Why post something from someone called "Occult SIN"? God didn't make Satan. He made Lucifer, who became Satan. He fell out of Heaven. People try and say that the whole Satan thing is contrived, but that is incorrect.
As far as Lillith goes, it seems that many times the names of foreign gods and spirits in what we would consider fable, are actually names of devils. Angels (and devils) are not male and female, but they are referred to as "masculine and feminine.
There's really no part of what is presented in the world as "Lillith" that pertains to godliness.
It's worth noting that "Lucifer" is never a name given to the the devil in the Bible. It is a transliteration of the Vulgate's Latin preserved in English language Bibles.
Isaiah doesn't mention the devil, he mentions the very mortal, very human king of Babylon. Here in the text heylel ("shining one") is used as an epithet, a reference to Venus or "morning star" for its brilliance among the stars. The king being rebuked by Isaiah saw himself as high and lofty, among the stars, above the heavens, one of the gods. But that he would see his ruin, brought low, and left desolate, to be scorned by the nations.
The Hebrew heylel (related to halal, to shine, to praise, to boast and thus component of halaluyah, hallelujah) can be rendered as either eosphorus (dawn-bringer) or phosphorus (light-bringer). As eosphorus it appears in the Septuagint rendering of Isaiah 14:12. Eosphorus is more explicit as "morning star", though phosphorus is used to mean the same.
In 2 Peter 1:19 the Greek text refers to Jesus as the phosphorus,
"
And we have the prophetic word more fully confirmed, to which you will do well to pay attention as to a lamp shining in a dark place, until the day dawns and the morning star (phosphorus)
rises in your hearts"
The Latin text translates the same passage as:
"et habemus firmiorem propheticum sermonem cui bene facitis adtendentes quasi lucernae lucenti in caliginoso loco donec dies inlucescat et lucifer oriatur in cordibus vestris"
Here Jesus is, in the Latin, called "lucifer", that is, the phosphorus, the morning star.
Indeed the Latin word "lucifer" was used in Christian antiquity to refer to Christ, and is still used this way in Christian hymns, such as the Paschal Exsultet (Easter Proclamation), in the final stanza of the Latin hymn this is sung:
"
Flammas eius lúcifer matutínus invéniat:
ille, inquam, lúcifer, qui nescit occásum.
Christus Fílius tuus,
qui, regréssus ab ínferis, humáno géneri serénus illúxit,
et vivit et regnat in sæcula sæculórum."
In English:
"
May this flame be found still burning
by the Morning Star:
the one Morning Star who never sets,
Christ your Son,
who, coming back from death's domain,
has shed his peaceful light on humanity,
and lives and reigns for ever and ever."
Again, in antiquity, "Lucifer" was actually a Christian name, it's the name of several bishops, for example St. Lucifer of Cagliari, a 4th century bishop. St. Athansius in some of his personal correspondences writes to a fellow bishop named Lucifer.

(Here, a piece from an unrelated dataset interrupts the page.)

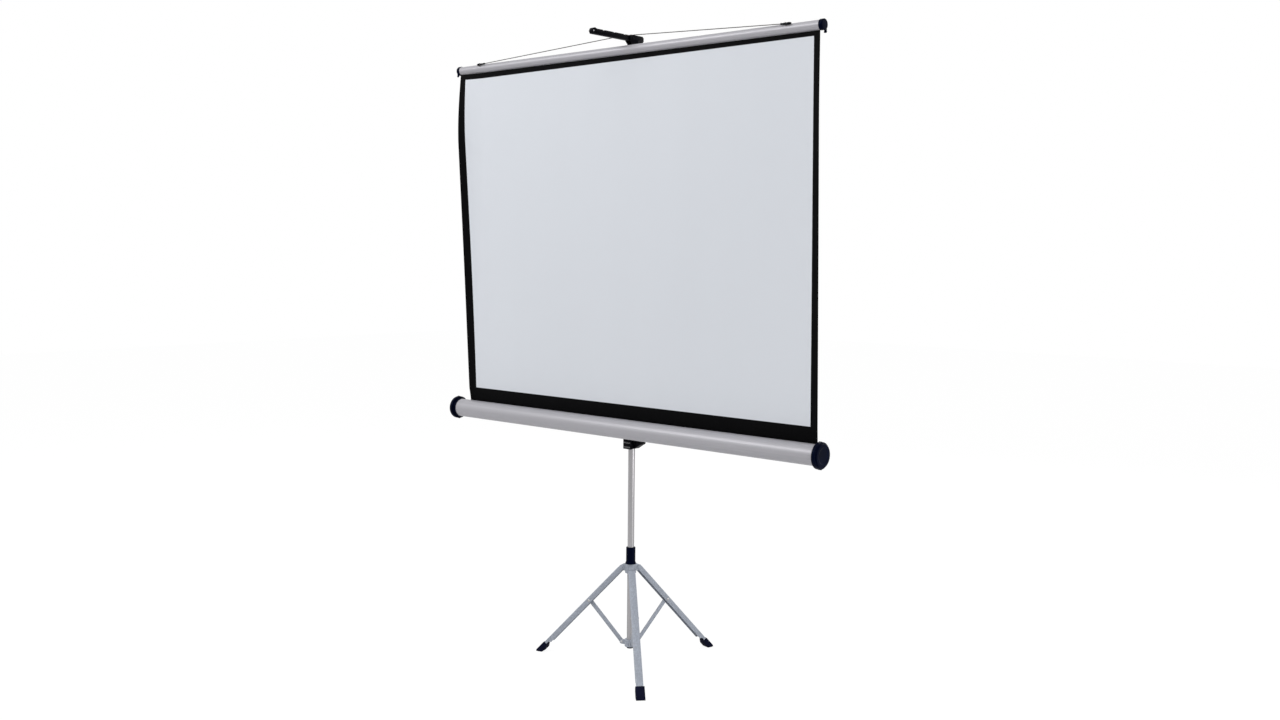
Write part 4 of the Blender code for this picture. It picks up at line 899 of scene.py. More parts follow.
@dataclass
class Studio:
    """Camera, lamps, world and floor."""

    eye_from_column: Point = (2.804, -3.171, 1.426)
    turn: float = math.radians(41.14)
    pitch: float = math.radians(5.03)
    roll: float = math.radians(0.53)
    focal_pixels: float = 1257.8
    sensor: float = 36.0
    reflected: float = 0.9
    ambient: float = 0.6
    flag_way: Point = (0.995, 0.105, 0.0)
    flag_from: float = 0.78
    flag_to: float = 0.94
    flag_depth: float = 0.87
    floor_half: float = 14.0
    floor_drop: float = 0.0004
    floor_grey: Colour = (0.8, 0.8, 0.8)
    floor_glow: float = 1.09
    floor_glow_share: float = 0.84

    def build(self) -> None:
        """Makes the whole studio."""
        bpy.context.scene.view_settings.view_transform = "Standard"
        self.camera()
        self.world()
        self.floor()
        for lamp in LAMPS:
            lamp.build()

    def camera(self) -> None:
        """Stands the camera where the photograph was taken from."""
        level = Vector((-math.sin(self.turn), math.cos(self.turn), 0.0))
        forward = level * math.cos(self.pitch) - UP * math.sin(self.pitch)
        right = Vector((math.cos(self.turn), math.sin(self.turn), 0.0))
        up = right.cross(forward)
        across = right * math.cos(self.roll) + up * math.sin(self.roll)
        above = up * math.cos(self.roll) - right * math.sin(self.roll)
        data = bpy.data.cameras.new("camera")
        data.sensor_width = self.sensor
        data.lens = self.focal_pixels * self.sensor / PHOTO_WIDTH
        foot = middle("column_tube")
        eye = Vector((foot.x, foot.y, 0.0)) + Vector(self.eye_from_column)
        stand = Matrix.Identity(4)
        for column, axis in enumerate((across, above, -forward, eye)):
            stand.col[column][:3] = axis
        made = bpy.data.objects.new("camera", data)
        made.matrix_world = stand
        bpy.context.scene.collection.objects.link(made)
        bpy.context.scene.camera = made

    def world(self) -> None:
        """White to the camera and in reflections, greyer on the right as by a flag, and soft for the rest."""
        made = bpy.data.worlds.new("studio")
        bpy.context.scene.world = made
        graph = empty_graph(made)
        seen, glossy = graph.rays()
        toward = graph.node("ShaderNodeTexCoord").outputs["Generated"]
        flag = graph.node("ShaderNodeVectorMath", {"operation": "DOT_PRODUCT"}, {0: toward, 1: self.flag_way})
        shaded = Value(graph, flag.outputs["Value"]).between(self.flag_from, self.flag_to)
        mirrored = glossy * (self.reflected - shaded * self.flag_depth)
        strength = seen.at_least(mirrored).at_least((1.0 - glossy) * self.ambient)
        light = graph.node("ShaderNodeBackground", None, {"Color": WHITE, "Strength": strength})
        graph.node("ShaderNodeOutputWorld", None, {"Surface": light.outputs[0]})

    def floor(self) -> None:
        """A pale floor that stays white to the camera but keeps a soft shadow."""
        bm = bmesh.new()
        size, depth = self.floor_half, -self.floor_drop
        corners = ((-size, -size), (size, -size), (size, size), (-size, size))
        bm.faces.new([bm.verts.new((x, y, depth)) for x, y in corners])
        made = mesh_piece("floor", bm)
        data = bpy.data.materials.new("pale_floor")
        graph = empty_graph(data)
        seen, _ = graph.rays()
        matt = graph.node("ShaderNodeBsdfDiffuse", None, {"Color": rgba(self.floor_grey)})
        white = graph.node("ShaderNodeEmission", None, {"Color": WHITE, "Strength": self.floor_glow})
        sockets = {"Fac": seen * self.floor_glow_share, 1: matt.outputs[0], 2: white.outputs[0]}
        both = graph.node("ShaderNodeMixShader", None, sockets)
        graph.node("ShaderNodeOutputMaterial", None, {"Surface": both.outputs[0]})
        made.data.materials.append(data)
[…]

It wasn't until the middle ages that some exegetes saw imbedded in the text of Isaiah 14:12 a possible figurative, or more specifically anagogical sense--a more secret meaning behind the text. In such an anagogical sense some saw the figure being addressed as a mirror reflection of the devil's own pride and fall. And thus this sense has been maintained through succeeding generations.
But is it valid? Is reading this special anagogical meaning into the text a fair and proper form of exegesis? I don't believe it is. I believe it is eisegesis, it is reading into the text something that simply isn't there and never has been there. It is presuming something and then forcing the text to mean something the author never intended.
So, no, God didn't create a being called "lucifer" because there is no such thing.
There is Satan or the Devil (haShaytan and Diabolos) respectively. But the devil's name is not and never has been "Lucifer".